╭─ Collected material

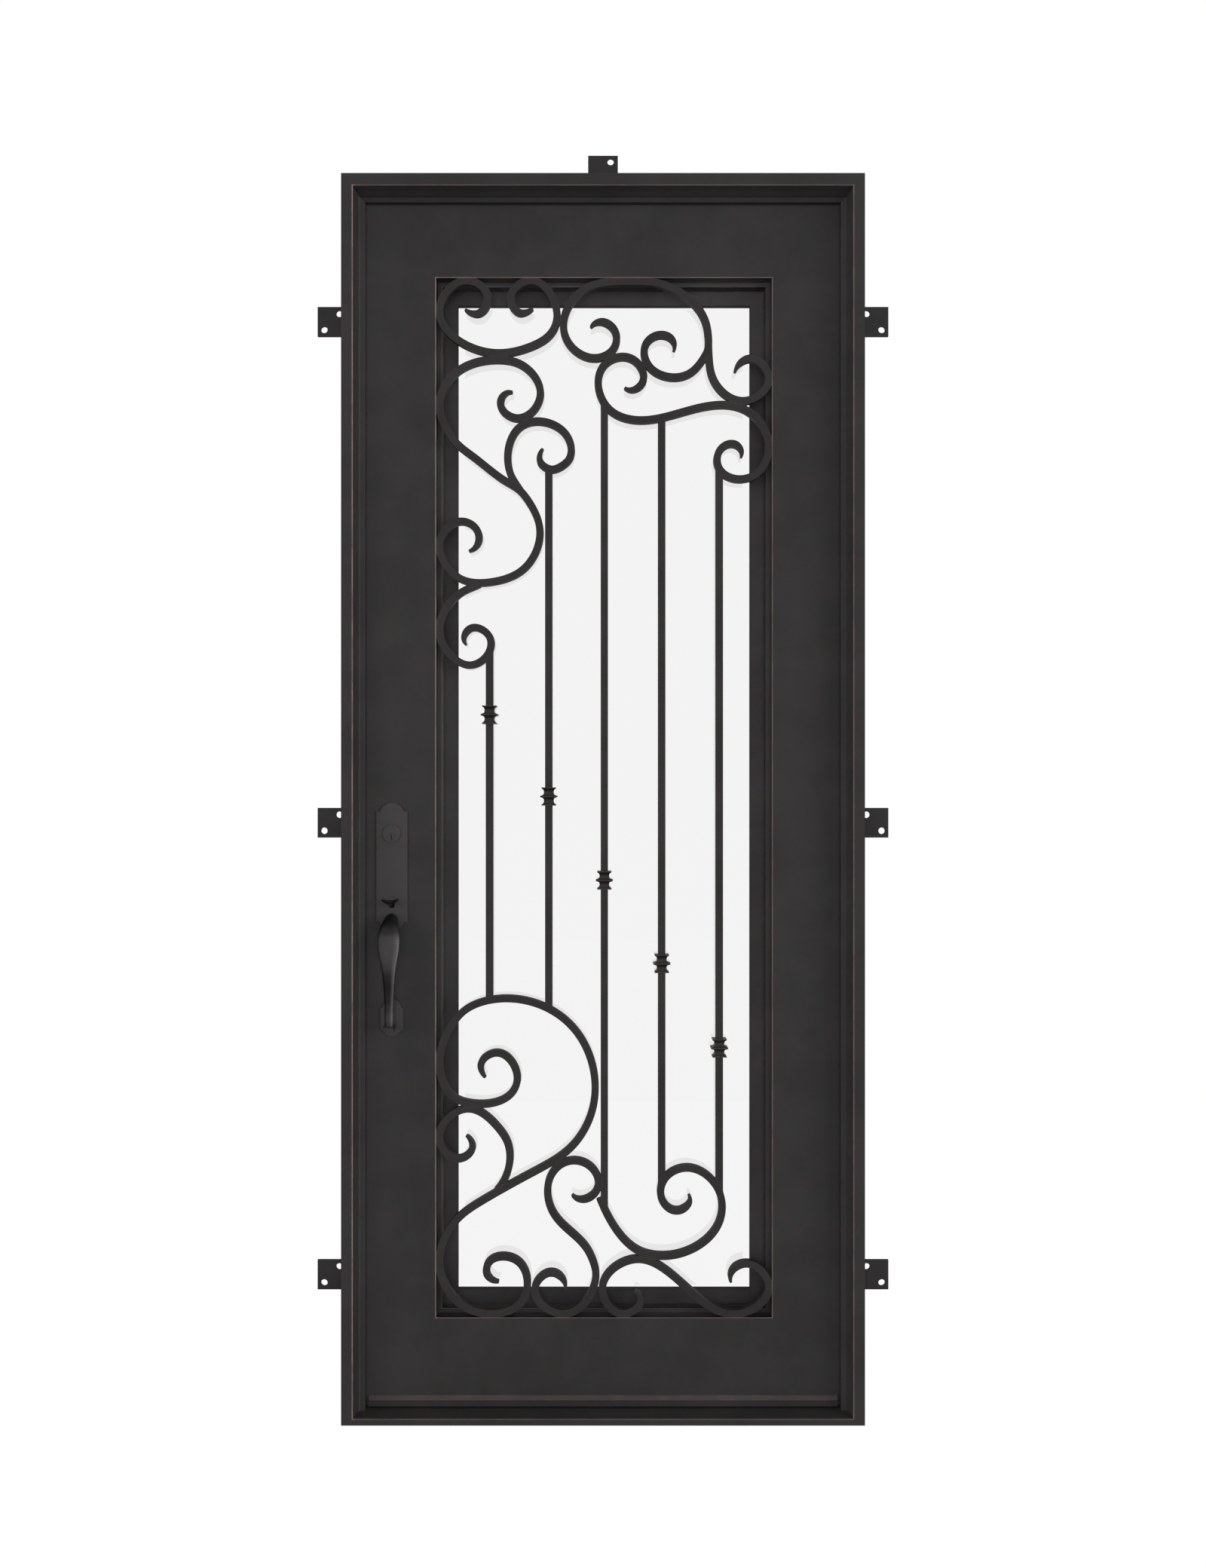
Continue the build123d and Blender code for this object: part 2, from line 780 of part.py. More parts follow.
with BuildPart() as hinges_door:
    for level in hinge_levels:
        with BuildSketch(Plane.XY.offset(level + hinge_split / 2)):
            add(door_leaf.sketch)
        extrude(amount=(hinge_length - hinge_split) / 2)
        with BuildSketch(Plane.XY.offset(level)):
            with Locations((hinge_x, hinge_y)):
                Circle(hinge_pin_radius + hinge_pin_play)
        extrude(amount=hinge_pin_length + hinge_split, mode=Mode.SUBTRACT)
finish(hinges_door, "hinges_door")


# Handle set on the street side
def escutcheon(half_width, side, rise, shoulder):
    """Handle plate with an arch inside small shoulders at both ends."""
    arch = half_width - shoulder
    with BuildPart() as plate:
        with BuildSketch(street_plane(slab_front)):
            with BuildLine():
                Polyline(
                    (handle_x - arch, side[0]),
                    (handle_x - half_width, side[0]),
                    (handle_x - half_width, side[1]),
                    (handle_x - arch, side[1]),
                )
                ThreePointArc(
                    (handle_x - arch, side[1]),
                    (handle_x, side[1] + rise[1]),
                    (handle_x + arch, side[1]),
                )
                Polyline(
                    (handle_x + arch, side[1]),
                    (handle_x + half_width, side[1]),
                    (handle_x + half_width, side[0]),
                    (handle_x + arch, side[0]),
                )
                ThreePointArc(
                    (handle_x + arch, side[0]),
                    (handle_x, side[0] - rise[0]),
                    (handle_x - arch, side[0]),
                )
            make_face()
        extrude(amount=plate_thickness)
        chamfer(plate.faces().sort_by(Axis.Y)[0].edges(), length=plate_bevel)
    return plate.part


upper_blank = escutcheon(
    upper_plate_half, upper_plate_side, upper_plate_rise, upper_plate_shoulder
)
lower_blank = escutcheon(
    lower_plate_half, lower_plate_side, lower_plate_rise, lower_plate_shoulder
)

# Upper plate: hole for the cylinder, slot for the thumb latch, two pivot ears behind it
ear_offset = thumb_hub_half + thumb_hub_play + ear_thickness / 2
with BuildPart() as plate_upper:
    add(upper_blank)
    with BuildSketch(street_plane(slab_front)):
        with Locations((handle_x, cylinder_level)):
            Circle(plate_bore_radius)
        with Locations((handle_x, thumb_level + (slot_up - slot_down) / 2)):
            RectangleRounded(slot_width, slot_up + slot_down, slot_round)
    extrude(amount=plate_thickness, mode=Mode.SUBTRACT)
    with BuildSketch(street_plane(pivot_y + ear_half)):
        for side in (-1, 1):
            with Locations((handle_x + side * ear_offset, thumb_level)):
                Rectangle(ear_thickness, 2 * ear_half)
    extrude(amount=pivot_y + ear_half - slab_front)
    with BuildSketch(Plane.YZ.offset(handle_x - pocket_width / 2)):
        with Locations((pivot_y, thumb_level)):
            Circle(thumb_pin_radius + thumb_pin_play)
    extrude(amount=pocket_width, mode=Mode.SUBTRACT)
finish(plate_upper, "plate_upper")

with BuildPart() as plate_lower:
    add(lower_blank)
finish(plate_lower, "plate_lower")

# Key cylinder with the plug low in its face
with BuildPart() as lock_cylinder:
    with BuildSketch(street_plane(slab_front + cylinder_shank)):
        with Locations((handle_x, cylinder_level)):
            Circle(cylinder_shank_radius)
    extrude(amount=cylinder_shank + plate_thickness)
    with BuildSketch(street_plane(plate_front)):
        with Locations((handle_x, cylinder_level)):
            Circle(cylinder_radius)
    extrude(amount=cylinder_reach)
    fillet(
        lock_cylinder.faces().sort_by(Axis.Y)[0].edges(), radius=cylinder_round
    )
    with BuildSketch(street_plane(plate_front - cylinder_reach)):
        with Locations((handle_x, plug_level)):
            Circle(plug_radius + plug_play)
    extrude(amount=-plug_length, mode=Mode.SUBTRACT)
finish(lock_cylinder, "lock_cylinder")

plug_face = plate_front - cylinder_reach - plug_reach
with BuildPart() as key_plug:
    with BuildSketch(street_plane(plug_face)):
        with Locations((handle_x, plug_level)):
            Circle(plug_radius)
    extrude(amount=-(plug_length + plug_reach - plug_end_play))
    with BuildSketch(street_plane(plug_face)):
        with Locations(
            (handle_x - keyway_width / 3, plug_level + keyway_height / 4),
            (handle_x + keyway_width / 3, plug_level - keyway_height / 4),
        ):
            Rectangle(keyway_width, keyway_height / 2)
    extrude(amount=-keyway_depth, mode=Mode.SUBTRACT)
finish(key_plug, "key_plug")

# Thumb latch: dished pad on a stem, rocking on a pin between the plate's ears
dish_radius = (thumb_width**2 / 4 + thumb_dish**2) / (2 * thumb_dish)
pad_y = pivot_y - thumb_reach
pad_top = thumb_level + thumb_stem_height / 2 + thumb_dish - thumb_pad_sink
with BuildPart() as thumb_latch:
    with Locations((handle_x, pad_y, pad_top - thumb_dish + dish_radius)):
        Sphere(dish_radius)
    split(bisect_by=Plane.XY.offset(pad_top), keep=Keep.BOTTOM)
    with BuildSketch(street_plane(pivot_y)):
        with BuildLine():
            Polyline(
                (handle_x - thumb_stem_width / 2, thumb_level + thumb_stem_height / 2),
                (handle_x - thumb_stem_foot / 2, thumb_level - thumb_stem_height / 2),
                (handle_x + thumb_stem_foot / 2, thumb_level - thumb_stem_height / 2),
                (handle_x + thumb_stem_width / 2, thumb_level + thumb_stem_height / 2),
                close=True,
            )
        make_face()
    extrude(amount=thumb_reach)
    with BuildSketch(Plane.YZ.offset(handle_x - thumb_hub_half)):
        with Locations((pivot_y, thumb_level)):
            Circle(thumb_hub_radius)
    extrude(amount=2 * thumb_hub_half)
    with BuildSketch(Plane.YZ.offset(handle_x - ear_offset - ear_thickness / 2)):
        with Locations((pivot_y, thumb_level)):
            Circle(thumb_pin_radius)
    extrude(amount=2 * ear_offset + ear_thickness)
finish(thumb_latch, "thumb_latch")

# Grip: oval sections from the upper plate out and down, a rolled band and a post at its foot
with BuildPart() as grip_band:
    with BuildSketch(street_plane(plate_front - foot_reach + foot_band)):
        with Locations((handle_x, (foot_bottom + foot_top) / 2)):
            Rectangle(foot_width, foot_top - foot_bottom)
    extrude(amount=foot_band)
    band_front = grip_band.edges().filter_by(Axis.X).group_by(Axis.Y)[0]
    fillet(band_front, radius=foot_round)

stations = [
    (level, slab_front - reach, width, thickness)
    for level, reach, width, thickness in grip_stations
]
with BuildPart() as grip:
    with BuildSketch(Plane((handle_x, plate_front, grip_root_level), (1, 0, 0), (0, -1, 0))):
        Ellipse(grip_root_width / 2, grip_root_height / 2)
    previous = (grip_root_level, plate_front)
    for place, (level, depth, width, thickness) in enumerate(stations):
        following = stations[min(place + 1, len(stations) - 1)]
        heading = (0, following[1] - previous[1], following[0] - previous[0])
        with BuildSketch(Plane((handle_x, depth, level), (1, 0, 0), heading)):
            Ellipse(width / 2, thickness / 2)
        previous = (level, depth)
    loft()
    with BuildSketch(street_plane(plate_front)):
        with Locations((handle_x, (foot_bottom + foot_top) / 2)):
            Rectangle(foot_post_width, foot_post_height)
    extrude(amount=foot_reach - foot_round)
    add(grip_band.part)
finish(grip, "grip")

# Room side: lever on a round rose and a thumb turn
with BuildPart() as inside_lever:
    with BuildSketch(street_plane(slab_back)):
        with Locations((handle_x, thumb_level)):
            Circle(rose_radius)
    extrude(amount=-rose_thickness)
    fillet(inside_lever.faces().sort_by(Axis.Y)[-1].edges(), radius=rose_round)
    with BuildSketch(street_plane(slab_back)):
        with Locations((handle_x, thumb_level)):
            Circle(lever_neck_radius)
    extrude(amount=-lever_neck)
    with BuildSketch(street_plane(slab_back + lever_neck)):
        with Locations((handle_x + (lever_length - lever_height) / 2, thumb_level)):
            SlotOverall(lever_length, lever_height)
    extrude(amount=-lever_thickness)
finish(inside_lever, "inside_lever")

with BuildPart() as inside_turn:
    with BuildSketch(street_plane(slab_back)):
        with Locations((handle_x, cylinder_level)):
            Circle(turn_radius)
    extrude(amount=-rose_thickness)
    fillet(inside_turn.faces().sort_by(Axis.Y)[-1].edges(), radius=rose_round)
    with BuildSketch(street_plane(slab_back + rose_thickness)):
        with Locations((handle_x, cylinder_level)):
            SlotOverall(turn_height, turn_width, rotation=90)
    extrude(amount=-turn_reach)
finish(inside_turn, "inside_turn")
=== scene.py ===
"""Iron entry door: materials, small hardware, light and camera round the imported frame."""
import json
import math

import bpy
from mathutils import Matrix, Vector


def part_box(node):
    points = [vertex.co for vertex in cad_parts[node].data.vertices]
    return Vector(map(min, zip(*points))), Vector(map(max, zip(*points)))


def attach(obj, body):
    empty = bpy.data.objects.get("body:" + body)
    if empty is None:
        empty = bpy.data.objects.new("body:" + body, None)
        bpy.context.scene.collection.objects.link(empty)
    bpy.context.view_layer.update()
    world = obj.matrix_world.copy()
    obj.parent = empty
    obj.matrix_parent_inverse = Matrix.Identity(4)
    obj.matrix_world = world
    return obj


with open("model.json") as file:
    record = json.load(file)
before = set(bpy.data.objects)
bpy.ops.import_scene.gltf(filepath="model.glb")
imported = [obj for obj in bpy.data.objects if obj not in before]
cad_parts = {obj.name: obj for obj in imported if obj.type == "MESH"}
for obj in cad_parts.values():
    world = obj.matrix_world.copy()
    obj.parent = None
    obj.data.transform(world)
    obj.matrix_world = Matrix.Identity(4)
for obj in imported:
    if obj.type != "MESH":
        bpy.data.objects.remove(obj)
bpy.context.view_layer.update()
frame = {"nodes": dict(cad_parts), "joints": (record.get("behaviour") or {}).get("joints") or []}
nodes = frame["nodes"]

MM = 0.001

# Places read from the frame
head_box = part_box("head")
sill_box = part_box("sill")
jamb_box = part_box("jamb_right")
stop_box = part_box("stop_right")
stop_head_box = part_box("stop_head")
rail_top_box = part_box("rail_top")
rail_bottom_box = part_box("rail_bottom")
stile_lock_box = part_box("stile_lock")
stile_hinge_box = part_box("stile_hinge")
glass_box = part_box("glass")
sash_ends_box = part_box("sash_ends")
sash_sides_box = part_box("sash_sides")
grip_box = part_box("grip")
thumb_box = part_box("thumb_latch")
slab_front = rail_top_box[0].y
slab_back = rail_top_box[1].y
frame_front = head_box[0].y
frame_back = head_box[1].y

# Sizes that the frame's boxes don't give
jamb_face = 23.1 * MM
head_face = 24.6 * MM
lip_width = 9.4 * MM
cut_out_depth = 26.5 * MM
edge_round = 1.2 * MM
rub_width = 2.5 * MM

# Rectangles in XZ: left, right, bottom, top
window_edge = (
    rail_bottom_box[0].x,
    rail_bottom_box[1].x,
    rail_bottom_box[1].z,
    rail_top_box[0].z,
)
frame_edge = (
    jamb_face - jamb_box[1].x,
    jamb_box[1].x - jamb_face,
    sill_box[1].z,
    head_box[1].z - head_face,
)
sash_face = sash_ends_box[0].x - window_edge[0]
sash_edge = (
    window_edge[0] + sash_face,
    window_edge[1] - sash_face,
    window_edge[2] + sash_face,
    window_edge[3] - sash_face,
)

# Linear colours; each pair is the two that a material's clouds run between
bronze = ((0.0288, 0.0268, 0.0277, 1), (0.0345, 0.0322, 0.0332, 1))
wrought = ((0.0280, 0.0266, 0.0266, 1), (0.0340, 0.0324, 0.0322, 1))
hardware = ((0.0440, 0.0413, 0.0425, 1), (0.0500, 0.0468, 0.0476, 1))
hues = ((1.035, 0.985, 1.015, 1), (0.965, 1.015, 0.960, 1))
rubber = ((0.006, 0.006, 0.006, 1), (0.010, 0.010, 0.010, 1))
steel = ((0.30, 0.29, 0.27, 1), (0.22, 0.21, 0.20, 1))
copper = (0.250, 0.174, 0.143, 1)
pane_clear = (0.881, 0.883, 0.881, 1)
pane_margin = (0.895, 0.897, 0.895, 1)
floor_grey = (0.7, 0.7, 0.7, 1)
white = (1, 1, 1, 1)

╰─

Determine how many lines include the word "before" and report that number by itself.

→ Written reply: 2